■ Raw data
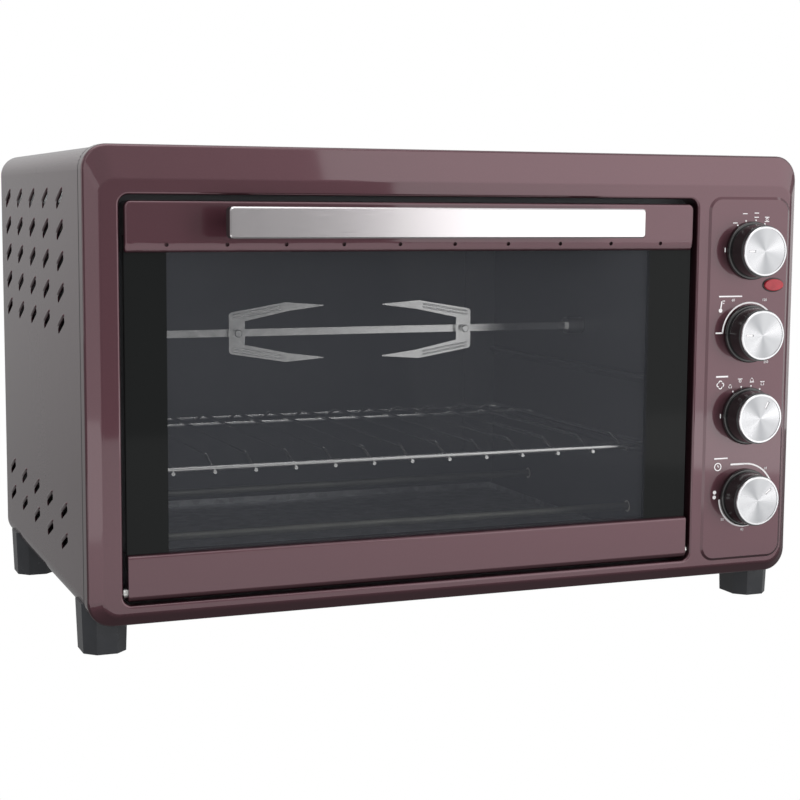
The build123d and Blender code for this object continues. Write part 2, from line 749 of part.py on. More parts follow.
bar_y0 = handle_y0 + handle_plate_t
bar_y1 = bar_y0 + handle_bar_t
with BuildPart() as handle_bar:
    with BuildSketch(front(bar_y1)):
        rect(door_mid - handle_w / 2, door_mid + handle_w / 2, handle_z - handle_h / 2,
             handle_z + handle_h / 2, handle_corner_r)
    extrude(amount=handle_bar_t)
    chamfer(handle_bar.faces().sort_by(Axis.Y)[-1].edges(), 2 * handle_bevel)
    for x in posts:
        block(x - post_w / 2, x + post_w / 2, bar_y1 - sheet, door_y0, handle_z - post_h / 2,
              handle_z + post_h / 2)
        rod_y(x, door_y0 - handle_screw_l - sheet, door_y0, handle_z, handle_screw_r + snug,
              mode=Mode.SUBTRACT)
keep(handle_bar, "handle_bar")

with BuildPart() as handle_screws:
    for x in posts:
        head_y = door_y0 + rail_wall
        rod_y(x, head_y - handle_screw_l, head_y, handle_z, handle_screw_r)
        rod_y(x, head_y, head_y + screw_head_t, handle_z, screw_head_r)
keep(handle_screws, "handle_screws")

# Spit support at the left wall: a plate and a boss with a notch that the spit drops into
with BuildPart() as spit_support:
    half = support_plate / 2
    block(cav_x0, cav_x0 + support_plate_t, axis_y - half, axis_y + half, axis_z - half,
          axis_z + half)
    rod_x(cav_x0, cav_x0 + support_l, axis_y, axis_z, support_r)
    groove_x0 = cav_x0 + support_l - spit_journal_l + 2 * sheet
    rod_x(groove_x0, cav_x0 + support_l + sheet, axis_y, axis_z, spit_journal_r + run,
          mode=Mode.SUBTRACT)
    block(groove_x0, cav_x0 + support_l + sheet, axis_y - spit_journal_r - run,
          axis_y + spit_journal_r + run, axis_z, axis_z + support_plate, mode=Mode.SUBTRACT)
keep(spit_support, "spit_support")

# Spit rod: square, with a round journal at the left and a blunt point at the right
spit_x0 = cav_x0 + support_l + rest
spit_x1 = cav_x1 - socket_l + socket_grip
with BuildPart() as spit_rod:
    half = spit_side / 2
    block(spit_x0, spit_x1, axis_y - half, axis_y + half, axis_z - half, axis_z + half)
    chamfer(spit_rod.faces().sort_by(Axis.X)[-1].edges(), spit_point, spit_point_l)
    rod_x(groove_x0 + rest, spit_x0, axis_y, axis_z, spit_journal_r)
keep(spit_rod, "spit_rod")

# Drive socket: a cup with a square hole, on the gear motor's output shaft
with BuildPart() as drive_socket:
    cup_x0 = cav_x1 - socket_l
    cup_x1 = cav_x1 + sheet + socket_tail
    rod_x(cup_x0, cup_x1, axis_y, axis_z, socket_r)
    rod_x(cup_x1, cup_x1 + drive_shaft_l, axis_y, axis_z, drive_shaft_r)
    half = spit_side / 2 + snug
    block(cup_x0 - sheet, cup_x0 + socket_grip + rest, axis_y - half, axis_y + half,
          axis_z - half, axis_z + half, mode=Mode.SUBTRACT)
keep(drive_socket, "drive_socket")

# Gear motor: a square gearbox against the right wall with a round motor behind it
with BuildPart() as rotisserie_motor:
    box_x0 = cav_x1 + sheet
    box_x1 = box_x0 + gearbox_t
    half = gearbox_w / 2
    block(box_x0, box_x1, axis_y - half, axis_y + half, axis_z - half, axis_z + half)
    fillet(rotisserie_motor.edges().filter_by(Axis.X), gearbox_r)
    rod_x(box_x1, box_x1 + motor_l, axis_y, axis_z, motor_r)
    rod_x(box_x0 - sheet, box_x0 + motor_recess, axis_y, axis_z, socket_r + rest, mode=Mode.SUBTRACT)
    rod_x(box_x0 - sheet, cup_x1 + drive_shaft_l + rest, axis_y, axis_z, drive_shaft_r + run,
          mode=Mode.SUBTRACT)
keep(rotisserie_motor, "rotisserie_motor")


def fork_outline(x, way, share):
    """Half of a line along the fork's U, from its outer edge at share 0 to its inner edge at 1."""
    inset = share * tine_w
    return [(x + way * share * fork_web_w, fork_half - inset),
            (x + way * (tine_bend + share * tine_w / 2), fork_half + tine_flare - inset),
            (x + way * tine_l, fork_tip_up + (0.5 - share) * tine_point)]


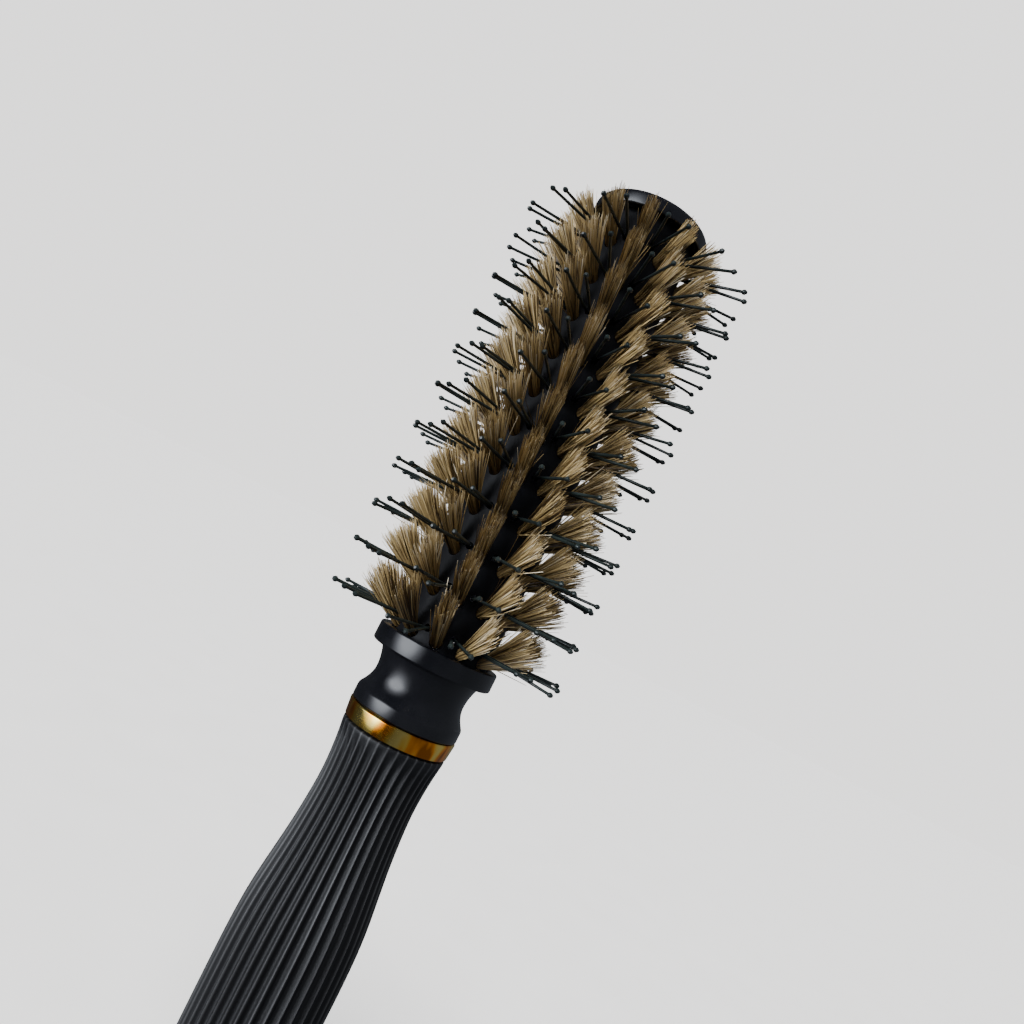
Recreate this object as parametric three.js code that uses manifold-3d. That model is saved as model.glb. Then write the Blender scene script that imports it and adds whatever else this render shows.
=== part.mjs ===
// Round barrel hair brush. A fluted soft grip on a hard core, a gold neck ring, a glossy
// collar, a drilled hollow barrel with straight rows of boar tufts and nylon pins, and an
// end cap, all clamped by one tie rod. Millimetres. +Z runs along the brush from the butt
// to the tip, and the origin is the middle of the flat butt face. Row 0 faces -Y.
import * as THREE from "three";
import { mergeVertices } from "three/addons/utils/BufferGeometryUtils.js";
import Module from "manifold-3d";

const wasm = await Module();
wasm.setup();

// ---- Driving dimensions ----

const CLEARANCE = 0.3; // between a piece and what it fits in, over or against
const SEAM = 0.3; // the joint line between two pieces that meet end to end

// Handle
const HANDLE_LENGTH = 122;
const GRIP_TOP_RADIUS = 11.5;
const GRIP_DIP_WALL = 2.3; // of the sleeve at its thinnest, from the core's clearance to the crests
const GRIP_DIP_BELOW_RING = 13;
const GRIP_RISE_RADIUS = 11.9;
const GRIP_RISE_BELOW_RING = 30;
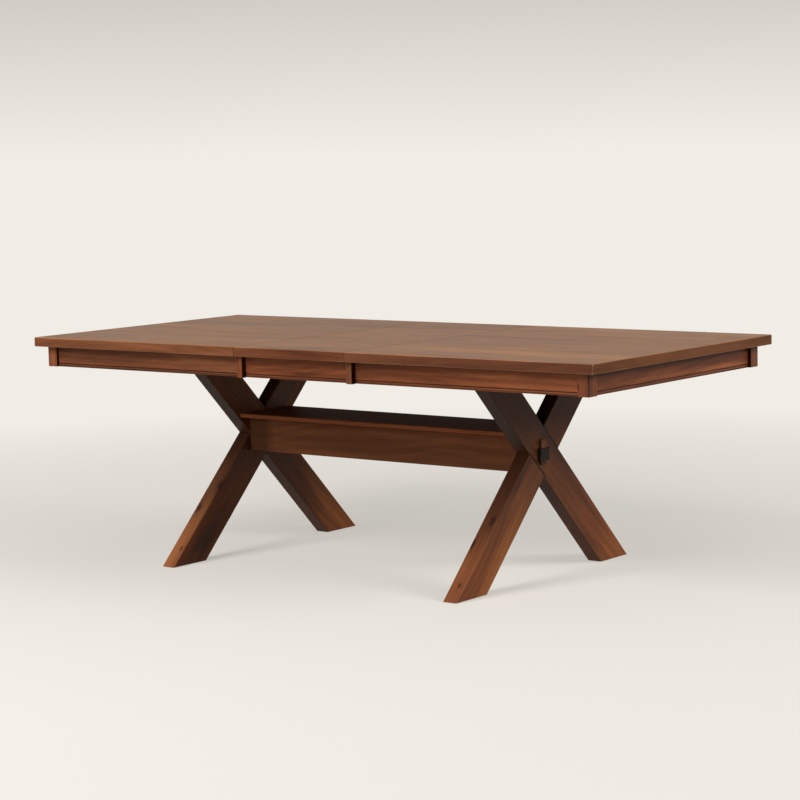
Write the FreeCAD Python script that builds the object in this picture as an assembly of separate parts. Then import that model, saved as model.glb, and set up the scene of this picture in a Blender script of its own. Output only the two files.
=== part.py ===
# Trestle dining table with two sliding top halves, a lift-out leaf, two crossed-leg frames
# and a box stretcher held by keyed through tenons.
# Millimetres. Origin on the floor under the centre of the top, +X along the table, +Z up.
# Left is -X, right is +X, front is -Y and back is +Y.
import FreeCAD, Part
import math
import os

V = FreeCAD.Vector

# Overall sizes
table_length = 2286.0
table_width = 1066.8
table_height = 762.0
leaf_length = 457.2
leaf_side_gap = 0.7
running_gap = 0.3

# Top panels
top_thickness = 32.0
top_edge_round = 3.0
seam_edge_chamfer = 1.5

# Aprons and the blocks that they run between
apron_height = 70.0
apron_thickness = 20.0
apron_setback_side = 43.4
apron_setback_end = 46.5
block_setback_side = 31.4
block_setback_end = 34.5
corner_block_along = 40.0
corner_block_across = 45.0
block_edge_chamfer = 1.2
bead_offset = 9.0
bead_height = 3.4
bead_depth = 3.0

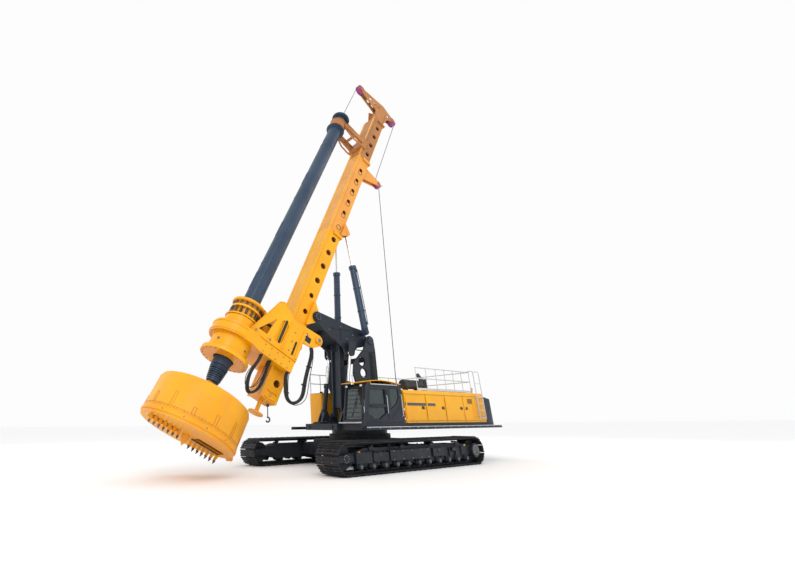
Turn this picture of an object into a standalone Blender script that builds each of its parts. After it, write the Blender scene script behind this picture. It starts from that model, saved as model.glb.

■ What is required
Take the records above and return them exactly as written.

■ Written answer
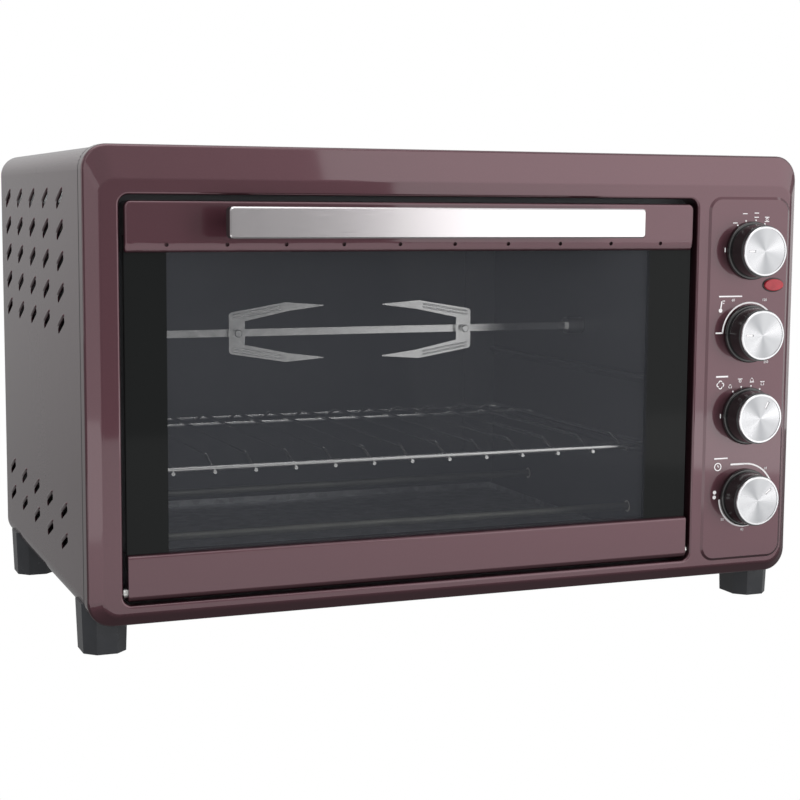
The build123d and Blender code for this object continues. Write part 2, from line 749 of part.py on. More parts follow.
bar_y0 = handle_y0 + handle_plate_t
bar_y1 = bar_y0 + handle_bar_t
with BuildPart() as handle_bar:
    with BuildSketch(front(bar_y1)):
        rect(door_mid - handle_w / 2, door_mid + handle_w / 2, handle_z - handle_h / 2,
             handle_z + handle_h / 2, handle_corner_r)
    extrude(amount=handle_bar_t)
    chamfer(handle_bar.faces().sort_by(Axis.Y)[-1].edges(), 2 * handle_bevel)
    for x in posts:
        block(x - post_w / 2, x + post_w / 2, bar_y1 - sheet, door_y0, handle_z - post_h / 2,
              handle_z + post_h / 2)
        rod_y(x, door_y0 - handle_screw_l - sheet, door_y0, handle_z, handle_screw_r + snug,
              mode=Mode.SUBTRACT)
keep(handle_bar, "handle_bar")

with BuildPart() as handle_screws:
    for x in posts:
        head_y = door_y0 + rail_wall
        rod_y(x, head_y - handle_screw_l, head_y, handle_z, handle_screw_r)
        rod_y(x, head_y, head_y + screw_head_t, handle_z, screw_head_r)
keep(handle_screws, "handle_screws")

# Spit support at the left wall: a plate and a boss with a notch that the spit drops into
with BuildPart() as spit_support:
    half = support_plate / 2
    block(cav_x0, cav_x0 + support_plate_t, axis_y - half, axis_y + half, axis_z - half,
          axis_z + half)
    rod_x(cav_x0, cav_x0 + support_l, axis_y, axis_z, support_r)
    groove_x0 = cav_x0 + support_l - spit_journal_l + 2 * sheet
    rod_x(groove_x0, cav_x0 + support_l + sheet, axis_y, axis_z, spit_journal_r + run,
          mode=Mode.SUBTRACT)
    block(groove_x0, cav_x0 + support_l + sheet, axis_y - spit_journal_r - run,
          axis_y + spit_journal_r + run, axis_z, axis_z + support_plate, mode=Mode.SUBTRACT)
keep(spit_support, "spit_support")

# Spit rod: square, with a round journal at the left and a blunt point at the right
spit_x0 = cav_x0 + support_l + rest
spit_x1 = cav_x1 - socket_l + socket_grip
with BuildPart() as spit_rod:
    half = spit_side / 2
    block(spit_x0, spit_x1, axis_y - half, axis_y + half, axis_z - half, axis_z + half)
    chamfer(spit_rod.faces().sort_by(Axis.X)[-1].edges(), spit_point, spit_point_l)
    rod_x(groove_x0 + rest, spit_x0, axis_y, axis_z, spit_journal_r)
keep(spit_rod, "spit_rod")

# Drive socket: a cup with a square hole, on the gear motor's output shaft
with BuildPart() as drive_socket:
    cup_x0 = cav_x1 - socket_l
    cup_x1 = cav_x1 + sheet + socket_tail
    rod_x(cup_x0, cup_x1, axis_y, axis_z, socket_r)
    rod_x(cup_x1, cup_x1 + drive_shaft_l, axis_y, axis_z, drive_shaft_r)
    half = spit_side / 2 + snug
    block(cup_x0 - sheet, cup_x0 + socket_grip + rest, axis_y - half, axis_y + half,
          axis_z - half, axis_z + half, mode=Mode.SUBTRACT)
keep(drive_socket, "drive_socket")

# Gear motor: a square gearbox against the right wall with a round motor behind it
with BuildPart() as rotisserie_motor:
    box_x0 = cav_x1 + sheet
    box_x1 = box_x0 + gearbox_t
    half = gearbox_w / 2
    block(box_x0, box_x1, axis_y - half, axis_y + half, axis_z - half, axis_z + half)
    fillet(rotisserie_motor.edges().filter_by(Axis.X), gearbox_r)
    rod_x(box_x1, box_x1 + motor_l, axis_y, axis_z, motor_r)
    rod_x(box_x0 - sheet, box_x0 + motor_recess, axis_y, axis_z, socket_r + rest, mode=Mode.SUBTRACT)
    rod_x(box_x0 - sheet, cup_x1 + drive_shaft_l + rest, axis_y, axis_z, drive_shaft_r + run,
          mode=Mode.SUBTRACT)
keep(rotisserie_motor, "rotisserie_motor")


def fork_outline(x, way, share):
    """Half of a line along the fork's U, from its outer edge at share 0 to its inner edge at 1."""
    inset = share * tine_w
    return [(x + way * share * fork_web_w, fork_half - inset),
            (x + way * (tine_bend + share * tine_w / 2), fork_half + tine_flare - inset),
            (x + way * tine_l, fork_tip_up + (0.5 - share) * tine_point)]


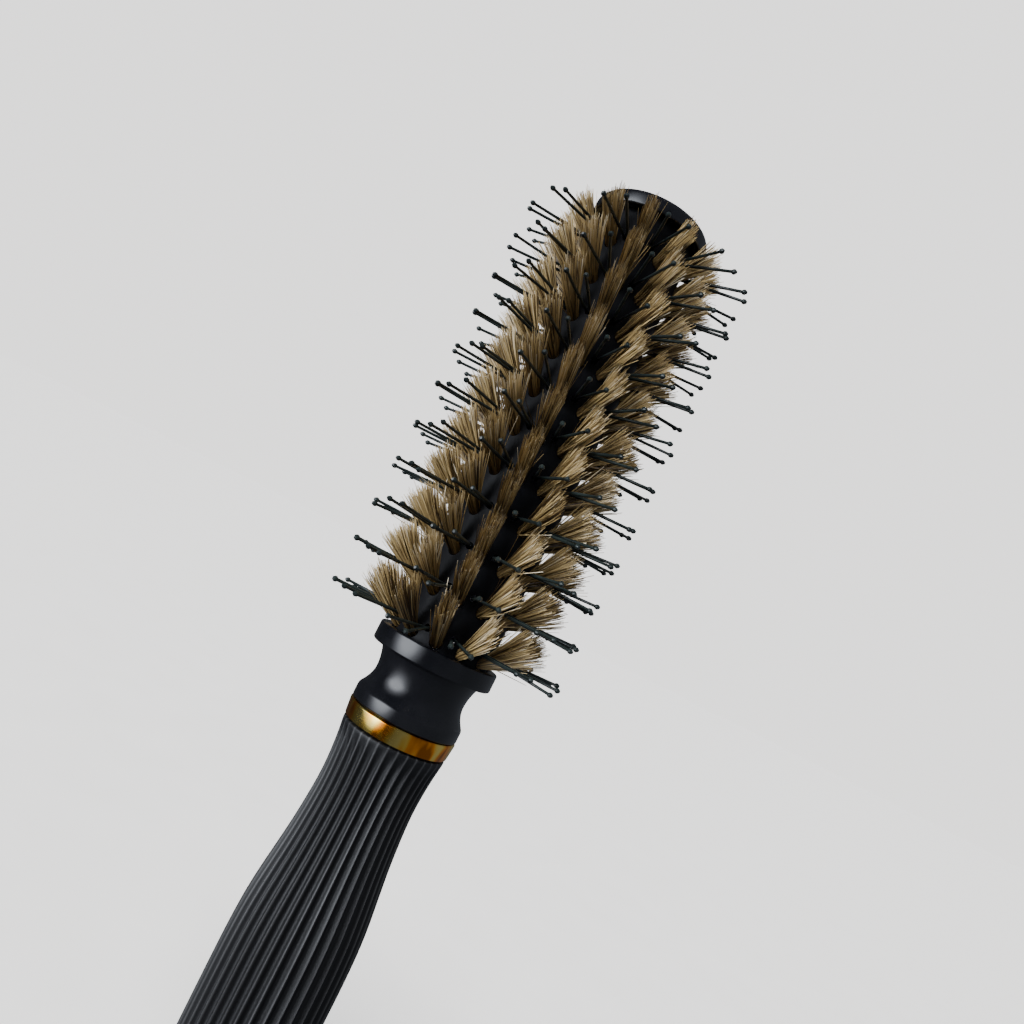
Recreate this object as parametric three.js code that uses manifold-3d. That model is saved as model.glb. Then write the Blender scene script that imports it and adds whatever else this render shows.
=== part.mjs ===
// Round barrel hair brush. A fluted soft grip on a hard core, a gold neck ring, a glossy
// collar, a drilled hollow barrel with straight rows of boar tufts and nylon pins, and an
// end cap, all clamped by one tie rod. Millimetres. +Z runs along the brush from the butt
// to the tip, and the origin is the middle of the flat butt face. Row 0 faces -Y.
import * as THREE from "three";
import { mergeVertices } from "three/addons/utils/BufferGeometryUtils.js";
import Module from "manifold-3d";

const wasm = await Module();
wasm.setup();

// ---- Driving dimensions ----

const CLEARANCE = 0.3; // between a piece and what it fits in, over or against
const SEAM = 0.3; // the joint line between two pieces that meet end to end

// Handle
const HANDLE_LENGTH = 122;
const GRIP_TOP_RADIUS = 11.5;
const GRIP_DIP_WALL = 2.3; // of the sleeve at its thinnest, from the core's clearance to the crests
const GRIP_DIP_BELOW_RING = 13;
const GRIP_RISE_RADIUS = 11.9;
const GRIP_RISE_BELOW_RING = 30;
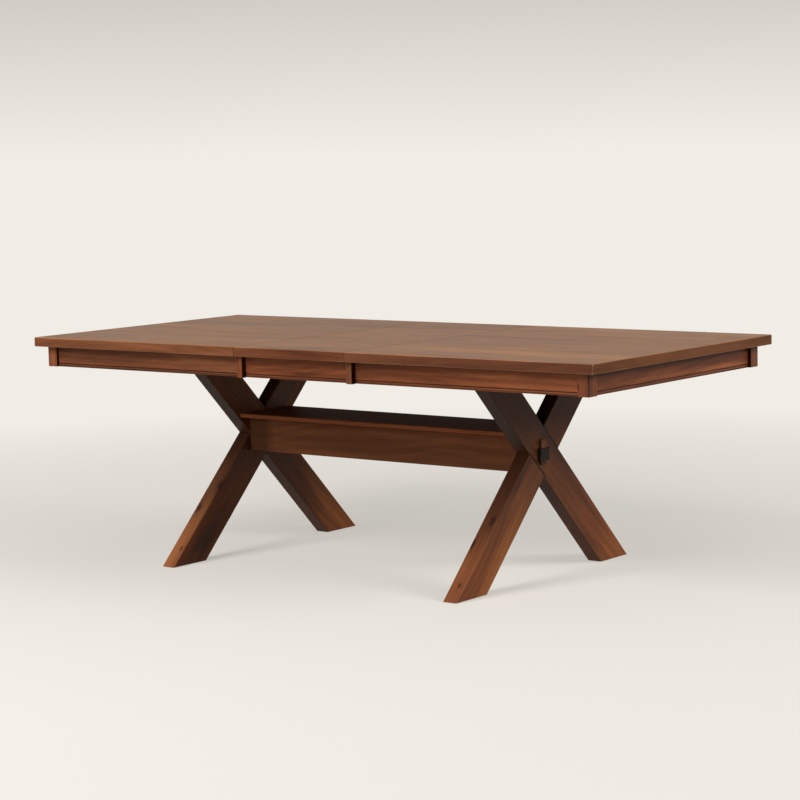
Write the FreeCAD Python script that builds the object in this picture as an assembly of separate parts. Then import that model, saved as model.glb, and set up the scene of this picture in a Blender script of its own. Output only the two files.
=== part.py ===
# Trestle dining table with two sliding top halves, a lift-out leaf, two crossed-leg frames
# and a box stretcher held by keyed through tenons.
# Millimetres. Origin on the floor under the centre of the top, +X along the table, +Z up.
# Left is -X, right is +X, front is -Y and back is +Y.
import FreeCAD, Part
import math
import os

V = FreeCAD.Vector

# Overall sizes
table_length = 2286.0
table_width = 1066.8
table_height = 762.0
leaf_length = 457.2
leaf_side_gap = 0.7
running_gap = 0.3

# Top panels
top_thickness = 32.0
top_edge_round = 3.0
seam_edge_chamfer = 1.5

# Aprons and the blocks that they run between
apron_height = 70.0
apron_thickness = 20.0
apron_setback_side = 43.4
apron_setback_end = 46.5
block_setback_side = 31.4
block_setback_end = 34.5
corner_block_along = 40.0
corner_block_across = 45.0
block_edge_chamfer = 1.2
bead_offset = 9.0
bead_height = 3.4
bead_depth = 3.0

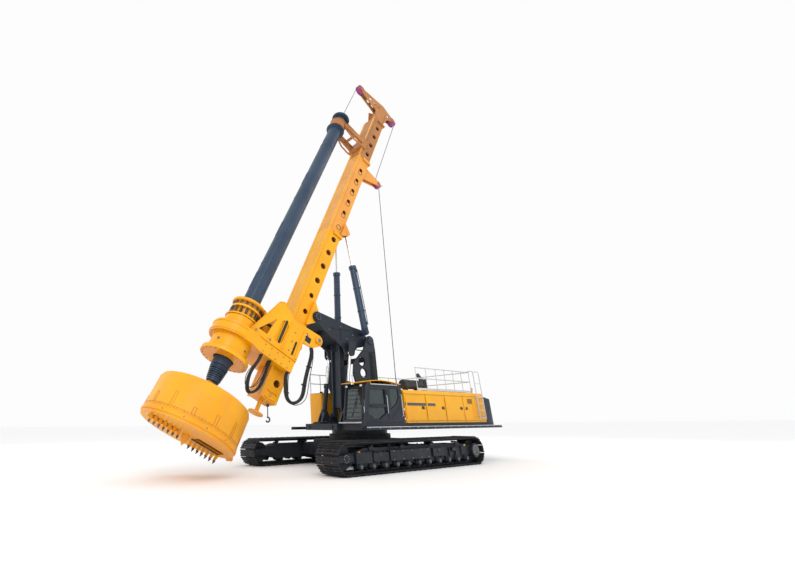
Turn this picture of an object into a standalone Blender script that builds each of its parts. After it, write the Blender scene script behind this picture. It starts from that model, saved as model.glb.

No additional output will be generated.